Nos terceiro e quarto versos,
Ouro nativo, que na ganga impura / A bruta mina entre os cascalhos vela,
Bilac faz uma exaltação à língua que ainda precisa ser aperfeiçoada, quando comparada a outras de igual formação (latim). É uma mina a espera da lapidação natural do processo de evolução.
Amo o teu viço agreste e o teu aroma/ de virgens selvas e de oceano largo,
essas frases podem significar uma relação subjetiva entre o idioma
recém-criado, e o aroma agradável das virgens selvas, o que poderia referir-se
as florestas brasileiras ainda preservadas. A língua
atravessa oceanos, se perpetua nas espécies, ela chegou ao Brasil, através das caravelas.
Amo-te, ó rude e doloroso idioma. Nessa sentença, Bilac demonstra seu
amor pelo idioma, mas reconhece que ele não está pronto e que instituí-lo entre
outros povos, significaria destruir parte da cultura deles. Essa não seria uma tarefa fácil.
O novo é sempre assustador! Afinal a língua faz parte da identidade cultural de
um povo! Seria como despi-los das suas origens e suas identidades.
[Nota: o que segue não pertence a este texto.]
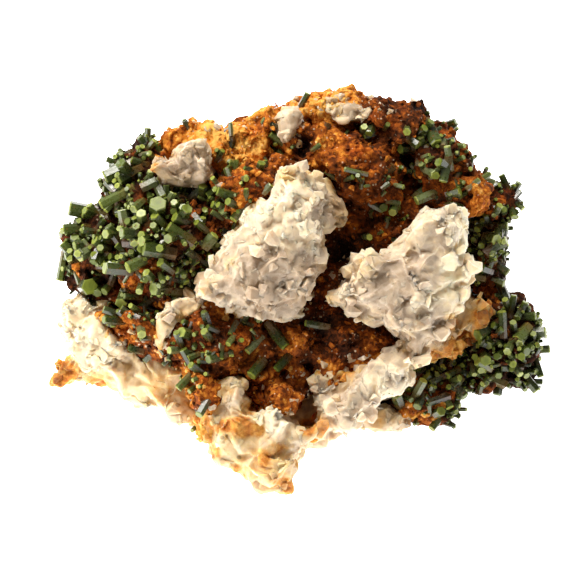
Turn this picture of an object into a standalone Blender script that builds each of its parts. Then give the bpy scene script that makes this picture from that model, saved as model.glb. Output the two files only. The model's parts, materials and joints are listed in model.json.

Na última estrofe, o poeta faz uma alusão a Camões, pois este consolidou
a língua portuguesa na sua célebre epopeia* Os Lusíadas (1572). A história narra os feitos heroicos dos portugueses durante as grandes navegações. Essa obra foi escrita quando ele tinha 17
anos, e enquanto esteve exilado nas colônias portuguesas da África e da Ásia. A língua é um ente vivo, em constante mutação e produz sensações como as expressas neste último terceto. Elas vêm marcadas tanto no doce chamamento da mãe ao filho, quanto nos prantos dos que não podem estar na pátria amada, como foi o caso de Camões durante o exílio.
á
* Poema que narra
ações grandiosas. Epopeia é uma forma literária da Antiguidade Clássica, uma
narrativa estruturada em versos, que narra os feitos heroicos, com interesse
para toda a Humanidade.á
6 comentários:
vejam gente estas coisas sao lindas☺
vejaom gente espero q gostem☺
Obrigada Thesky pela sua visita ao blog.
Abcs
gostei do trabalho de interpretação !
muito obrigada
Angela
Boa noite Angela,
Obrigada pela sua visita ao blog e comentário.
Abraços a todos,
Que interpretação perfeita e esclarecedora! Sou professora de Língua Portuguesa e adoro esse poema.